My enduring love affair with paper

I love paper. Paper bound in small leather journals or paper coiled up with colourful covers.
Yellow covers are best—those with sunflowers or daisies or small children wearing their innocence.
I love thick pads of parchment-like paper, where my finger can trace its texture, find the crevices of the weave. And I love stacks of yellow newsprint pads that are as satisfying as a fully-stocked pantry or a pile of freshly-folded towels, an inventory of readiness.
Paper is wonderful all year long, but September is the best month for paper. I remember sitting in my desk at school waiting for the teacher to hand out “scribblers.”
“Yellow, yellow, yellow,” I chanted under my breath. I never wanted red; I would settle for green, but yellow was just so . . . yellow.
I remember the smell of the pages and Elmer The Safety Elephant on the back telling me to “Stop, Look, and Listen.” I remember promising myself that everything I wrote in these fresh new scribblers would be neat and tidy and perfect, and none of the pages would be bent.
That was a big promise that usually was broken not too many days in.
Then when I was older, I was able to buy my own paper—packages of loose-leaf that I snapped up when they went on sale and stored them like firewood for winter; reams and reams of glorious paper.
I am a writer. I suppose the relationship with paper is a natural one, an obvious one. It’s a bit like saying Michelangelo liked paint, although I’m not implying I write as well as he painted.
The writer in me loves an empty page—a clean fresh start as if, with the perfect pen in hand, this piece of paper allows for endless possibilities.
When I begin to write, I settle into a place of creative understanding where the questions find their way to that perfect paper and circle around on the page and in the paragraphs, colliding and shifting while the words try to find the solution.
If I get bogged down or adrift in the prose, I can turn the page and start again, not even needing to acknowledge my earlier fruitless effort. A fresh page of paper is all about hope and new beginnings and positive outcomes.
The paper is how it begins, the sound and smell of it, the lines that keep me safe, let the tale rise and fall and twist and turn.
I am grateful that some inquisitive mind more than 2,000 years ago decided that if he ground up some bark and soaked it in water, and then spread it out like a science project, he might create some commodity that would change the face of civilization.
“What do we have here?” he must have said, his hand rubbing along his chin. “Ahh, paper.”
And paper became a treasure, the creators realizing its value and guarding its secret as though it might be the key to the universe. Paper is, indeed, the key to any universe I might want to explore.
There are those I know who worship other substances, like jewellery. They ogle them and sigh and want to gather them up to take home to make them feel better about the state of their lives. Rings and necklaces and earrings and things with lots of sparkle.

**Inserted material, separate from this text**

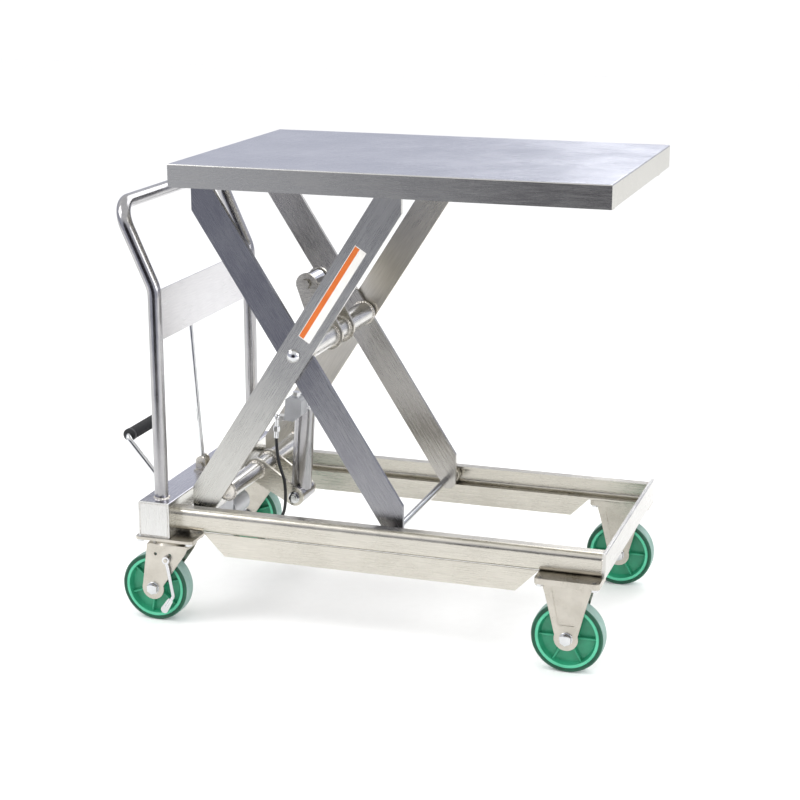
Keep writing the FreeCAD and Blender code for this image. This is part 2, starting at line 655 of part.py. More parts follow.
# ---------------------------------------------------------------- foot pump
def pump_body():
    """The pump block under the beam, with its plunger bore and its hose nipple."""
    x0 = BEAM_X0 + PUMP_SETBACK
    x1 = BEAM_X1 + 12.0
    z1 = BEAM_Z0
    z0 = z1 - 46.0
    block = box(x0, x1, GRIP_Y - 45, GRIP_Y + 35, z0, z1)
    block = round_edges(block, 5.0, lambda e: runs_along(e, V(0, 0, 1)))
    y = pump_y()
    z = pump_z()
    block = fuse(block, rod_x(y, z, PLUNGER_RADIUS + 6.0, x0 - 8.0, x0 + 4.0))
    block = block.cut(rod_x(y, z, PLUNGER_RADIUS + RUNNING_FIT, x0 - 9.0, x0 + 40.0))
    end = HOSE_LOWER[-1]
    nipple = fuse(rod_x(end.y, end.z, 5.0, x1 - 1.0, end.x), hexagon(V(x1, end.y, end.z), V(1, 0, 0), 13.0, 8.0))
    reservoir = rod_y((x0 + x1) / 2 + 4, z0 + 16, 24.0, GRIP_Y + 35, GRIP_Y + 105)
    return fuse(block, nipple, reservoir)


def pump_y():
    return GRIP_Y - 22.0


def pump_z():
    return PEDAL_Z - PEDAL_ARM


def pump_plunger():
    x0 = PEDAL_X + PEDAL_ROD + BODY_CLEARANCE
    return fuse(
        rod_x(pump_y(), pump_z(), PLUNGER_RADIUS, x0 + 4.0, x0 + 36.0),
        rod_x(pump_y(), pump_z(), PLUNGER_RADIUS + 3.0, x0, x0 + 4.0),
    )


def pedal_bracket():
    """Two ears on the beam's back face and the pin that the pedal turns on."""
    ears = []
    for y in (GRIP_Y - GRIP_LENGTH / 2 - 21.0, GRIP_Y - 9.0):
        ears.append(rod_y(PEDAL_X, PEDAL_Z, PEDAL_EYE, y, y + 4.0))
        ears.append(box(PEDAL_X, BEAM_X0, y, y + 4.0, PEDAL_Z - PEDAL_EYE, PEDAL_Z + PEDAL_EYE))
    pin = rod_y(PEDAL_X, PEDAL_Z, 5.0, GRIP_Y - GRIP_LENGTH / 2 - 24.0, GRIP_Y - 2.0)
    return fuse(*ears, pin)


def pedal_lever():
    """The bent bar from the hub to the grip, and the arm that works the plunger."""
    y = GRIP_Y - GRIP_LENGTH / 2 - 8.0
    hub = V(PEDAL_X, y, PEDAL_Z)
    corner = V(GRIP_X, y, GRIP_Z)
    end = V(GRIP_X, GRIP_Y + GRIP_LENGTH / 2 - 6.0, GRIP_Z)
    bar = swept_bar(rounded_path([hub, corner, end], [11.0]), PEDAL_ROD)
    sleeve = rod_y(PEDAL_X, PEDAL_Z, PEDAL_EYE, y - 8.0, GRIP_Y - 10.0)
    arm = rod_z(PEDAL_X, pump_y(), PEDAL_ROD, PEDAL_Z - PEDAL_ARM - PEDAL_TOE, PEDAL_Z)
    lever = fuse(bar, sleeve, arm)
    return lever.cut(rod_y(PEDAL_X, PEDAL_Z, 5.0 + RUNNING_FIT, y - 20.0, GRIP_Y + 10.0))


def pedal_grip():
    """The ribbed rubber sleeve with its collar at the near end."""
    y0 = GRIP_Y - GRIP_LENGTH / 2
    y1 = GRIP_Y + GRIP_LENGTH / 2
    sleeve = rod_y(GRIP_X, GRIP_Z, GRIP_RADIUS - 1.0, y0, y1)
    sleeve = fuse(sleeve, rod_y(GRIP_X, GRIP_Z, GRIP_RADIUS, y0 + 1.0, y0 + 9.0))
    return sleeve.cut(rod_y(GRIP_X, GRIP_Z, PEDAL_ROD, y0 - 1.0, y1 - 6.0))


# ---------------------------------------------------------------- casters
def ring_y(x, z, outer, inner, y0, y1):
    return rod_y(x, z, outer, y0, y1).cut(rod_y(x, z, inner, y0, y1))


def wheel_core(x, y):
    """A wheel centre in its moulded elements, face to face: rim, web, hub and six ribs a side."""
    z = WHEEL_RADIUS
    rim = WHEEL_RADIUS - TREAD
    inside = rim - RIM_THICKNESS
    half = WHEEL_WIDTH / 2
    web = WEB_THICKNESS / 2
    bore = AXLE_RADIUS + RUNNING_FIT
    pieces = [
        ring_y(x, z, rim, inside, y - half, y + half),
        ring_y(x, z, inside, HUB_RADIUS, y - web, y + web),
        ring_y(x, z, HUB_RADIUS, bore, y - HUB_WIDTH / 2, y + HUB_WIDTH / 2),
    ]
    annulus = ring_y(x, z, inside, HUB_RADIUS, y - half, y + half)
    for k in range(6):
        for y0, y1 in ((y - half + RIB_SETBACK, y - web), (y + web, y + half - RIB_SETBACK)):
            rib = box(x, x + rim, y0, y1, z - RIB_THICKNESS / 2, z + RIB_THICKNESS / 2)
            rib.rotate(V(x, y, z), V(0, 1, 0), 60 * k + 30)
            pieces.append(rib.common(annulus))
    return group(*pieces)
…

Others buy shoes. Flat shoes, heels, sandals with just the right strap. Or hats, frightening creations of bizarre wizardry.
I don’t buy any of those things; I buy paper. When life gets me down, there is no better pick-me-up than a fresh writing journal or a writing tablet of some design that I can’t resist.
When I tuck it into my bag, suddenly life is most definitely better and my bank account is still reasonably intact.
William Wordsworth recorded his thoughts in something I was obligated to read in early high school. He said, “Fill your paper with the breathings of your heart.”
So I gratefully credit Wordsworth with the beginning of my enduring love affair.